Un milliard de dollars chaque année. C'est la somme que pourrait économiser Québec en revoyant son programme d'incitatifs à l'industrie pharmaceutique et en modifiant sa façon d'acheter et de distribuer les médicaments, selon une étude de l'Institut de recherche en économie contemporaine (IREC).

Une somme d'une telle ampleur risque de ne pas passer inaperçue en pleine campagne électorale. Les économies proposées par l'IREC sont en effet beaucoup plus importantes que les 600 millions que veut sabrer la Coalition avenir Québec chez Hydro-Québec, par exemple, ou que les 388 millions de redevances supplémentaires que veut aller chercher le Parti québécois dans la poche des entreprises minières.

«C'est un enjeu de taille, car les coûts en matière de médicaments vont augmenter de façon astronomique au cours des prochaines années à cause du vieillissement de la population», dit Oscar Calderon, économiste à l'IREC et l'un des auteurs de l'étude.

Les conclusions de l'IREC sont toutefois jugées «plutôt arbitraires» par Claude Montmarquette, président et directeur général du Centre interuniversitaire de recherche en analyse des organisations (CIRANO).

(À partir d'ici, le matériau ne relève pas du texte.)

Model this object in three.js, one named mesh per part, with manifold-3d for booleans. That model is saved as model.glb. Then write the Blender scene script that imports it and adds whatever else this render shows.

«Je ne dis pas qu'il n'y a pas de pistes là-dedans, mais ça fait abstraction de certaines réalités, notamment le fait que les prix payés pour les médicaments sont le résultat d'une négociation entre un acheteur et un vendeur», dit M. Montmarquette.

L'IREC propose plusieurs mesures pour abaisser la facture de médicaments des Québécois. La première est l'abolition de la règle des 15 ans, un engagement qui stipule que Québec paie aux patients la version originale d'un médicament pendant 15 ans, même si des versions génériques moins chères sont lancées sur le marché.

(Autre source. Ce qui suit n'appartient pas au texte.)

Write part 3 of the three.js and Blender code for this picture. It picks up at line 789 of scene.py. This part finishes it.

Les coûts de cette règle, qui a été créée pour soutenir l'industrie pharmaceutique innovante, ont explosé de près de 600% depuis six ans et atteindront 174 millions en 2012, selon les prévisions du dernier budget provincial.

«Cette règle est à revoir, à peu près tout le monde s'entend là-dessus», approuve Claude Montmarquette.

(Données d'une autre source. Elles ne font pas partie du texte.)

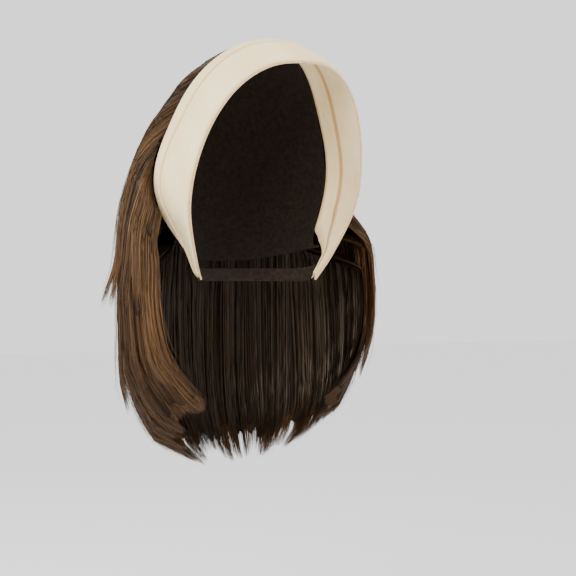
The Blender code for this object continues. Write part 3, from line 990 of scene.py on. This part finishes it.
for index in range(len(HAIR_LAYERS)):
    underlayer(index)

# %% [markdown]
# ## Strands
#
# One strand is a narrow ribbon, wide at the middle and pointed at the tip. An
# Array modifier repeats it thousands of times in one mesh, and each copy is
# then bent along its own path. Hair gathers in locks, and each lock in finer
# ones, so a strand is drawn toward the middle of its lock as it falls. Strands
# at a lock's middle ride higher than those at its edges, which makes the lock
# round. A few stray ones stand off.

# %% Make one strand
STRAND_SEGMENTS = 11
STRAND_PITCH = 10.0


def strand_mesh(name, count):
    """Many copies of a ribbon in one mesh, with each point's strand, side and place along."""
    ribbon = bmesh.new()
    bmesh.ops.create_grid(ribbon, x_segments=1, y_segments=STRAND_SEGMENTS, size=1.0)
    data = bpy.data.meshes.new(name)
    ribbon.to_mesh(data)
    ribbon.free()
    single = bpy.data.objects.new(name + "_single", data)
    bpy.context.scene.collection.objects.link(single)
    array = single.modifiers.new("copies", "ARRAY")
    array.count = count
    array.use_relative_offset = False
    array.use_constant_offset = True
    array.constant_offset_displace = (STRAND_PITCH, 0.0, 0.0)
    bpy.context.view_layer.update()
    many = bpy.data.meshes.new_from_object(single.evaluated_get(bpy.context.evaluated_depsgraph_get()))
    bpy.data.objects.remove(single)
    many.name = name
    flat = np.empty(len(many.vertices) * 3)
    many.vertices.foreach_get("co", flat)
    flat = flat.reshape(-1, 3)
    strand = np.rint(flat[:, 0] / STRAND_PITCH).astype(int)
    side = np.sign(flat[:, 0] - strand * STRAND_PITCH)
    along = (flat[:, 1] + 1) / 2
    return many, strand, side, along


# %% [markdown]
# The path of a strand comes from its curtain's grid. Random numbers from a
# fixed seed choose its root, length, depth, width and shade, so the hair is the
# same in every run.

# %% Bend the strands
LOCKS_AROUND = 30
FINE_LOCKS_AROUND = 170
LOCK_PULL = 0.13
FINE_PULL = 0.30
LOCK_SWAY = 0.013
STRAND_HALF_WIDTH = 0.00030
STRAY_SHARE = 0.035
STRAY_LIFT = (0.001, 0.006)
LOOSE_SHARE = 0.25
STRAY_DRIFT = 0.03
LOOSE_DRIFT = 0.014
USUAL_DRIFT = 0.004
EARLY_SHARE = 0.08
EARLY_STAGES = (0.4, 2.0)
FROM_ROOT_SHARE = 0.75
LATEST_START = 2.0
LOCK_SHORTENED = 0.55
LOCK_POINT = 0.18
LOCK_ROUNDNESS = 0.0009
MIDDLE_SHADE = 0.45
FINE_LOCK_SHADES = 0.055
LOCK_SHADES = 0.04
STRAND_SHADES = 0.085
GOLDEN_SHARE = 0.10
GOLDEN_LIFT = 0.16
LOCK_SEED = 900
FINE_LOCK_SEED = 950
LOCK_FORM_SEED = 970
SHADE_SEED = 990
FLICK_PLACE = -0.55
FLICK_HEIGHT = 0.010


def grow_strands(index, side_name, low, high, seed):
    """One piece of strands on a curtain, between two places around the wig."""
    layer = HAIR_LAYERS[index]
    curtain = curtain_maps[index]
    dice = np.random.default_rng(seed)
    count = int(layer.strands * (high - low) / 2)
    mesh, strand, side, along = strand_mesh(layer.name + "_strands_" + side_name, count)

    root = dice.uniform(low, high, count)
    locks = np.sort(np.random.default_rng(LOCK_SEED + index).uniform(-1.02, 1.02, LOCKS_AROUND))
    fine = np.sort(np.random.default_rng(FINE_LOCK_SEED + index).uniform(-1.01, 1.01, FINE_LOCKS_AROUND))
    lock = np.abs(root[:, None] - locks[None, :]).argmin(1)
    fine_lock = np.abs(root[:, None] - fine[None, :]).argmin(1)
    lock_dice = np.random.default_rng(LOCK_FORM_SEED + index)
    lock_short = lock_dice.uniform(0.0, LOCK_SHORTENED, LOCKS_AROUND)
    lock_phase = lock_dice.uniform(0.0, 6.28, LOCKS_AROUND)
    lock_flick = lock_dice.uniform(0.0, 1.0, LOCKS_AROUND) ** 2
    longest = np.abs(locks - FLICK_PLACE).argmin()
    lock_flick[longest] = 1.0
    lock_short[longest] = 0.1
    fine_shade = np.random.default_rng(SHADE_SEED + index).normal(0.0, 1.0, FINE_LOCKS_AROUND)
    lock_shade = lock_dice.normal(0.0, 1.0, LOCKS_AROUND)

    off_centre = np.minimum(np.abs(root - locks[lock]) * LOCKS_AROUND, 1.5)
    ends = layer.ends + 0.15 - lock_short[lock] - layer.ragged * dice.uniform(0, 1, count) ** 1.5
    ends = ends - LOCK_POINT * off_centre ** 2
    early = dice.uniform(0, 1, count) < EARLY_SHARE
    ends = np.where(early, ends - dice.uniform(*EARLY_STAGES, count), ends)
    from_root = dice.uniform(0, 1, count) < FROM_ROOT_SHARE
    starts = np.where(from_root, 0.0, dice.uniform(0.0, LATEST_START, count))
    stray = dice.uniform(0, 1, count) < STRAY_SHARE
    lift = np.where(stray, dice.uniform(*STRAY_LIFT, count), 0.0)
    loose = dice.uniform(0, 1, count) < LOOSE_SHARE
    reach = np.where(stray, STRAY_DRIFT, np.where(loose, LOOSE_DRIFT, USUAL_DRIFT))
    drift = dice.normal(0.0, 1.0, count) * reach
    layer_in = dice.uniform(0.0, 0.75, count) ** 1.3
    half_width = STRAND_HALF_WIDTH * dice.uniform(0.65, 1.35, count)
    roll = dice.normal(0.0, 0.55, count)
    twist = dice.normal(0.0, 0.5, count)

    t = along
    stage = starts[strand] + (ends[strand] - starts[strand]) * t
    fall = np.clip(stage / layer.ends, 0, 1)
    pull = smooth(fall * 1.25) ** 1.5
    place = root[strand]
    place = place + (fine[fine_lock][strand] - root[strand]) * FINE_PULL * pull
    place = place + (locks[lock][strand] - root[strand]) * LOCK_PULL * pull ** 2
    place = place + LOCK_SWAY * np.sin(5.5 * fall + lock_phase[lock][strand]) * fall
    place = place + drift[strand] * fall ** 2
    around = np.clip(place, -1.03, 1.03) * layer.reach
    point, normal = curtain.read(around, stage)
    normal = normal / np.linalg.norm(normal, axis=1, keepdims=True)

    wall = layer.wall * (1 - HAIR_EDGE_THINNING * around ** 2) * (0.35 + 0.65 * smooth(stage / FULL_WALL_STAGE))
    depth = layer_in[strand] * wall + LOCK_ROUNDNESS * off_centre[strand] ** 2 * smooth(stage / 2)
    depth = depth - lift[strand] * fall ** 2
    if index == 0:
        depth = depth - FLICK_HEIGHT * lock_flick[lock][strand] * smooth((fall - 0.84) / 0.16)
    if index == len(HAIR_LAYERS) - 1:
        depth = 0.0024 + 0.6 * depth
    centre = point - normal * (depth - 0.0003)[:, None]

    order = np.lexsort((side, t, strand))
    rows = STRAND_SEGMENTS + 1
    path = centre[order].reshape(count, rows, 2, 3)[:, :, 0, :]
    tangent = np.gradient(path, axis=1)
    tangent = tangent / np.linalg.norm(tangent, axis=2, keepdims=True)
    up = normal[order].reshape(count, rows, 2, 3)[:, :, 0, :]
    sideways = np.cross(tangent, up)
    sideways = sideways / np.linalg.norm(sideways, axis=2, keepdims=True)
    lifted = np.cross(sideways, tangent)
    steps = np.linspace(0, 1, rows)[None, :]
    angle = roll[:, None] + twist[:, None] * steps
    ribbon = sideways * np.cos(angle)[..., None] + lifted * np.sin(angle)[..., None]
    shape = (0.6 + 0.4 * smooth(steps / 0.15)) * (1 - 0.88 * steps ** 4)
    offset = ribbon * (half_width[:, None] * shape)[..., None]
    placed = np.empty_like(centre)
    pairs = np.stack([path - offset, path + offset], axis=2).reshape(-1, 3)
    placed[order] = pairs
    mesh.vertices.foreach_set("co", placed.ravel())

    # Painted shade: layer.dark pulls an inner curtain's strands toward the dark end and thins its golden ones.
    shade = MIDDLE_SHADE - layer.dark + FINE_LOCK_SHADES * fine_shade[fine_lock]
    shade = shade + LOCK_SHADES * lock_shade[lock] + dice.normal(0, STRAND_SHADES, count)
    golden = dice.uniform(0, 1, count) < GOLDEN_SHARE * (1 - 2 * layer.dark)
    shade = np.clip(np.where(golden, shade + GOLDEN_LIFT, shade), 0.02, 0.98)
    loops = np.empty(len(mesh.loops), dtype=int)
    mesh.loops.foreach_get("vertex_index", loops)
    shade_map = mesh.uv_layers.new(name="OFBake")
    shade_map.data.foreach_set("uv", np.stack([shade[strand][loops], 0.02 + 0.96 * t[loops]], 1).ravel())
    mesh.update()
    mesh.shade_smooth()
    mesh.materials.clear()
    mesh.materials.append(strand_finish)
    piece = bpy.data.objects.new(mesh.name, mesh)
    bpy.context.scene.collection.objects.link(piece)
    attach(piece, "root")
    print(piece.name, count, "strands", len(mesh.polygons) * 2, "triangles")
    return piece


for index in range(len(HAIR_LAYERS)):
    grow_strands(index, "right", -1.0, 0.0, 10 + index)
    grow_strands(index, "left", 0.0, 1.0, 20 + index)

L'IREC propose ensuite de mettre la hache dans les régimes privés d'assurances collectives, qui assurent en médicaments 57% de la population du Québec. En lieu et place, les chercheurs proposent un «régime public de couverture universelle» qui assurerait tous les Québécois.

Selon les chercheurs de l'IREC, l'avantage serait d'instaurer une «politique d'achat centralisée» qui amènerait un meilleur rapport de force avec l'industrie et permettrait d'obtenir de meilleurs prix à la fois pour les médicaments d'origine et les médicaments génériques.

«Le problème du régime public, c'est que c'est lui qui assure les citoyens les plus vulnérables, par exemple les assistés sociaux et les personnes âgées, dit aussi Oscar Calderon, de l'IREC. Il y a un déséquilibre par rapport au privé.»

Claude Montmarquette conteste ces dernières conclusions de l'IREC. Il calcule qu'il en coûterait entre 2,5 et 3 milliards à l'État québécois pour prendre en charge les patients actuellement couverts par le privé, et doute de l'ampleur des économies que Québec pourrait obtenir en négociant avec les sociétés pharmaceutiques.

«Il y a peut-être des possibilités qui peuvent être faites là, mais le Québec n'est pas un très grand marché et son rapport de force ne serait pas très grand», croit M. Montmarquette.